PROBLEM >>
Quote the material below exactly as written, from the first line to the line that holds "return tube, route", endpoints included.

========

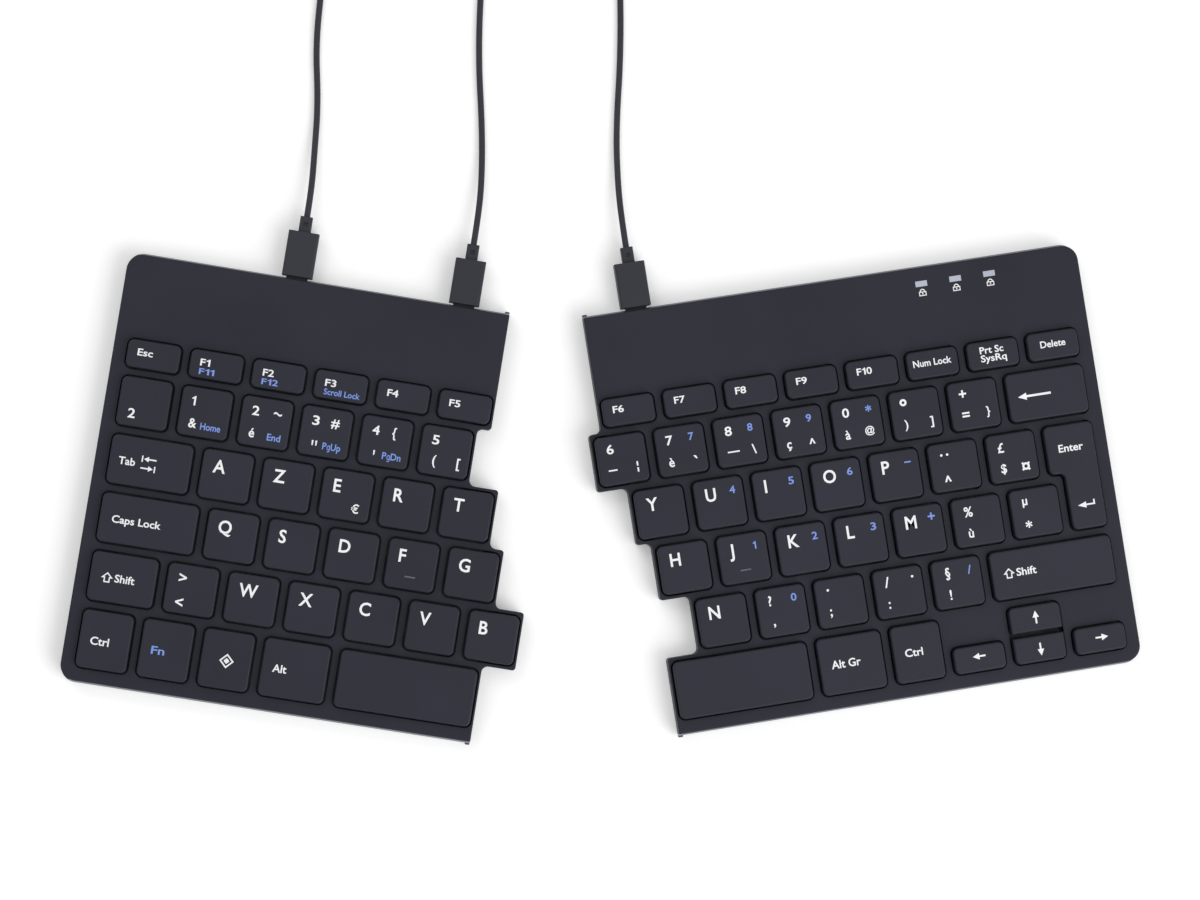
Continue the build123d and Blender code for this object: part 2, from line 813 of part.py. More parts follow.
def coil_gap(arcs):
    """The least gap of the coil to itself, measured on points along its line."""
    samples = 12
    half_turn_samples = 2 * samples
    apart = half_turn_samples + samples // 2
    points = [arc @ (i / samples) for arc in arcs for i in range(samples)]
    gaps = [(b - a).length for i, a in enumerate(points) for b in points[i + apart :]]
    return min(gaps) - cord_diameter


def host_coil(centre):
    """The cord's unseen length, wound in layers as one unbroken tube."""
    arcs, points, tangents = coil_arcs(centre)
    first = Line(points[0] - tangents[0] * cord_diameter, points[0])
    last = Line(points[-1], points[-1] + tangents[-1] * cord_diameter)
    route = Wire([first.edge(), *[arc.edge() for arc in arcs], last.edge()])
    section = Plane(origin=route @ 0, z_dir=route % 0) * Circle(cord_radius)
    tube = sweep(section, path=route)
    share = tube.volume / (section.area * route.length)
    print("coil length", round(route.length, 1), "volume share", share)
    print("coil gap", round(coil_gap(arcs), 2))
    return tube, route


def computer_plug():
    """Grip, boot and metal shell of the computer plug, with +Y towards its mouth."""
    along = (Align.CENTER, Align.MIN, Align.CENTER)
    boot = Box(usb_boot_width, usb_boot_length, usb_boot_width, align=along)
    boot = fillet(boot.edges().filter_by(Axis.Y), boot_round)
    grip = Box(usb_grip_width, usb_grip_length, usb_grip_height, align=along)
    grip = fillet(grip.edges(), usb_grip_round)
    grip = boot + Pos(0, usb_boot_length, 0) * grip
    shell = Box(usb_shell_width, usb_shell_length, usb_shell_height, align=along)
    bore_width = usb_shell_width - 2 * usb_shell_wall
    bore_height = usb_shell_height - 2 * usb_shell_wall
    shell -= Pos(0, usb_shell_wall, 0) * Box(bore_width, usb_shell_length, bore_height, align=along)
    tongue = Box(bore_width, usb_shell_length, usb_tongue_height, align=along)
    level = (usb_shell_height - usb_tongue_height) / 2 - usb_shell_wall
    shell += Pos(0, 0, -level) * tongue
    return grip, Pos(0, usb_boot_length + usb_grip_length, 0) * shell


def plug_end(half, x):
    """The end of a small plug's boot on the desk, and the way the cord leaves it."""
    reach = grip_stand_off + grip_length + boot_length
    place = placed(half) * port_place(half, x)
    start = (place * Pos(0, reach, 0)).position
    return start, start - place.position


def spot(start, offset):
    """A route's point: x and y from a start, and its height above the desk."""
    x, y, height = offset
    return Vector(start.X + x, start.Y + y, height)


def exit_points(half, x):
    """The end of a plug's boot and the end of the straight run out of it."""
    start, way = plug_end(half, x)
    return start, start + way.normalized() * exit_run


def host_cable():
    """The host cable: lead to the coil, coil, tail and the computer plug's place."""
    start, straight = exit_points(left, host_port_x)
    coil_x, coil_y = host_coil_start
    centre = Vector(start.X + coil_x - coil_outer_radius, start.Y + coil_y, 0)
    coil, line = host_coil(centre)
    entering = line @ 0
    lead = [start, straight] + [spot(start, offset) for offset in host_route]
    lead += [entering - (line % 0) * coil_run, entering]
    leaving = line @ 1
    tail = [leaving, leaving + (line % 1) * coil_run]
    tail += [spot(leaving, offset) for offset in coil_tail + [computer_plug_end]]
    solids = [cord_tube(lead, "host lead"), cord_tube(tail, "host tail")]
    plug_way = tail[-1] - tail[-2]
    turn = math.degrees(math.atan2(plug_way.Y, plug_way.X)) - 90
    plug_place = Pos(tail[-1]) * Rot(0, 0, turn)
    return solids, coil, plug_place


def link_cable():
    """The short cable between the halves, in one loop behind them."""
    start, straight = exit_points(left, left_link_port_x)
    end, far_straight = exit_points(right, right.ports[0])
    middle = (start + end) / 2
    points = [start, straight] + [spot(start, offset) for offset in link_left_route]
    points += [spot(middle, offset) for offset in link_loop_top]
    points += [spot(end, offset) for offset in reversed(link_right_route)] + [far_straight, end]
    return cord_tube(points, "link cable")


left = Half("left", 1, left_keys())
right = Half("right", -1, right_keys())
nodes = {}
for half in (left, right):
    for node, solids in half_nodes(half).items():
        nodes[node] = [placed(half) * solid for solid in solids]

# The origin is under the middle of the two halves, without their cords
standing = Compound([solid for node in nodes for solid in nodes[node] if "plug" not in node])
box = standing.bounding_box()
centring = Pos(-(box.min.X + box.max.X) / 2, -(box.min.Y + box.max.Y) / 2)

lead_and_tail, coil_tube, plug_place = host_cable()
grip, shell = computer_plug()
nodes["host_cable"] = lead_and_tail
nodes["host_cable_coil"] = [coil_tube]
nodes["host_cable_computer_plug"] = [plug_place * grip]
nodes["host_cable_computer_plug_shell"] = [plug_place * shell]
nodes["link_cable"] = [link_cable()]

os.makedirs("parts", exist_ok=True)
for node, solids in nodes.items():
    moved = [centring * solid for piece in solids for solid in piece.solids()]
    export_step(Compound(moved), f"parts/{node}.step")
print("nodes", len(nodes), "centred by", centring.position)
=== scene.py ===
import math
import re

import bmesh
import bpy
from mathutils import Matrix, Vector


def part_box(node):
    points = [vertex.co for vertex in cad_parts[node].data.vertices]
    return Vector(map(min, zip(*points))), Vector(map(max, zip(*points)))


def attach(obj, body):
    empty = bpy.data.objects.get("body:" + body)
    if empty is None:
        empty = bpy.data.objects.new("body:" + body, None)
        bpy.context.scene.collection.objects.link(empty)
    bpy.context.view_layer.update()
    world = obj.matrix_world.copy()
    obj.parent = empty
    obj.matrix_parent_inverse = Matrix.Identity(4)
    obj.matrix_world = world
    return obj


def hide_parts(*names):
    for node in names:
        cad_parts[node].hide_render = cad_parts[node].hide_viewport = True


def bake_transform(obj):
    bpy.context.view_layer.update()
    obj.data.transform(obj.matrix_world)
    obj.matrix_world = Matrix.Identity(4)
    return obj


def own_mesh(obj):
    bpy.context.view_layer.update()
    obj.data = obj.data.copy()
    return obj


bl_info = {
    "name": "Split Keyboard Dressing",
    "version": (1, 0, 0),
    "blender": (4, 5, 0),
    "location": "View3D > Sidebar > Keyboard",
    "description": "Finishes, key legends, cords, camera and stage of an ergonomic split keyboard",
    "category": "Object",
}

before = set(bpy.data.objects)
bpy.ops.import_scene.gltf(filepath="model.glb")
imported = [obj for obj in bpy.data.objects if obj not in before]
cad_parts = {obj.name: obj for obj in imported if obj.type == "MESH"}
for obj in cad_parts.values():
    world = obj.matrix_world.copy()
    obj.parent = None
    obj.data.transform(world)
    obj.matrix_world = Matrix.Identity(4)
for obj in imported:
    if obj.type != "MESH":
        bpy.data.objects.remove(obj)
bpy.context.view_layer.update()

# Lengths in the tables below are in millimetres, and MM turns them into metres. Points of a mesh
# that are nearer than MERGE are one point.
MM = 0.001
MERGE = 0.001 * MM
HALF_TURN = math.radians(9.0)
SIDES = {"left": 1, "right": -1}
HOST_PLUG = "host_cable_small_plug"
LEFT_PLUG = "link_cable_left_plug"
RIGHT_PLUG = "link_cable_right_plug"

# The cords' routes, repeated from the part: x and y from a plug's boot end, and height
EXIT_RUN = 9.0
END_PLAY = 0.01
HOST_ROUTE = [(2.2, 20.5, 2.2), (3.3, 37.0, 1.05), (2.4, 56.0, 1.05), (4.6, 77.0, 1.05)]
HOST_COIL_START = (3.8, 102.0)
LINK_LEFT_ROUTE = [(2.6, 20.0, 2.2), (2.8, 37.0, 1.05), (1.4, 62.0, 1.05), (2.6, 90.0, 1.05)]
LINK_LEFT_ROUTE += [(6.0, 112.0, 1.05)]
LINK_RIGHT_ROUTE = [(-2.5, 20.5, 2.2), (-3.0, 38.0, 1.05), (-1.4, 64.0, 1.05), (-1.8, 92.0, 1.05)]
LINK_RIGHT_ROUTE += [(-5.6, 114.0, 1.05)]
LINK_LOOP_TOP = [(-9.2, 130.0, 1.05), (9.4, 130.6, 1.05)]
COIL_TAIL = [(-3.0, 19.5, 7.2), (-10.5, 28.5, 5.2), (-21.0, 32.5, 3.9), (-31.0, 34.0, 3.9)]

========

ANSWER TO THIS TASK >>
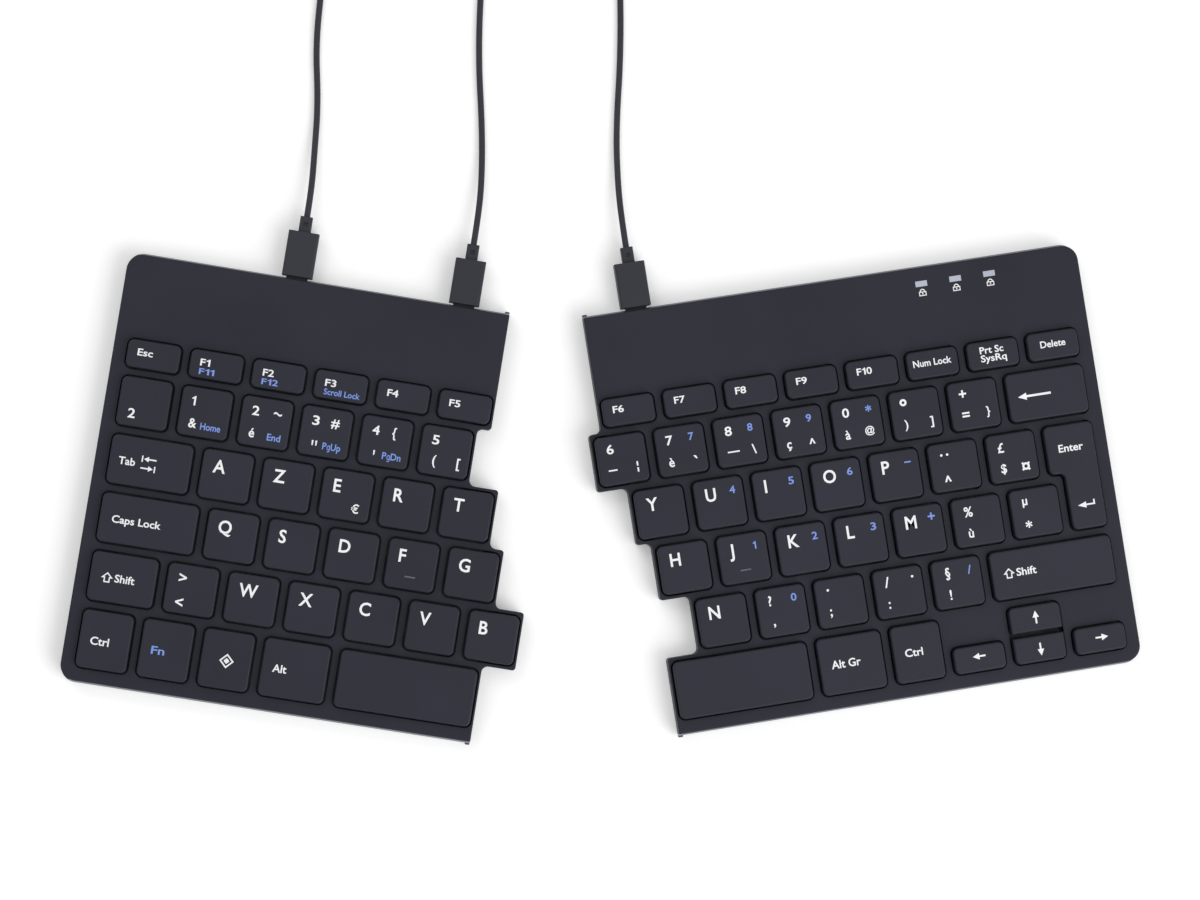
Continue the build123d and Blender code for this object: part 2, from line 813 of part.py. More parts follow.
def coil_gap(arcs):
    """The least gap of the coil to itself, measured on points along its line."""
    samples = 12
    half_turn_samples = 2 * samples
    apart = half_turn_samples + samples // 2
    points = [arc @ (i / samples) for arc in arcs for i in range(samples)]
    gaps = [(b - a).length for i, a in enumerate(points) for b in points[i + apart :]]
    return min(gaps) - cord_diameter


def host_coil(centre):
    """The cord's unseen length, wound in layers as one unbroken tube."""
    arcs, points, tangents = coil_arcs(centre)
    first = Line(points[0] - tangents[0] * cord_diameter, points[0])
    last = Line(points[-1], points[-1] + tangents[-1] * cord_diameter)
    route = Wire([first.edge(), *[arc.edge() for arc in arcs], last.edge()])
    section = Plane(origin=route @ 0, z_dir=route % 0) * Circle(cord_radius)
    tube = sweep(section, path=route)
    share = tube.volume / (section.area * route.length)
    print("coil length", round(route.length, 1), "volume share", share)
    print("coil gap", round(coil_gap(arcs), 2))
    return tube, route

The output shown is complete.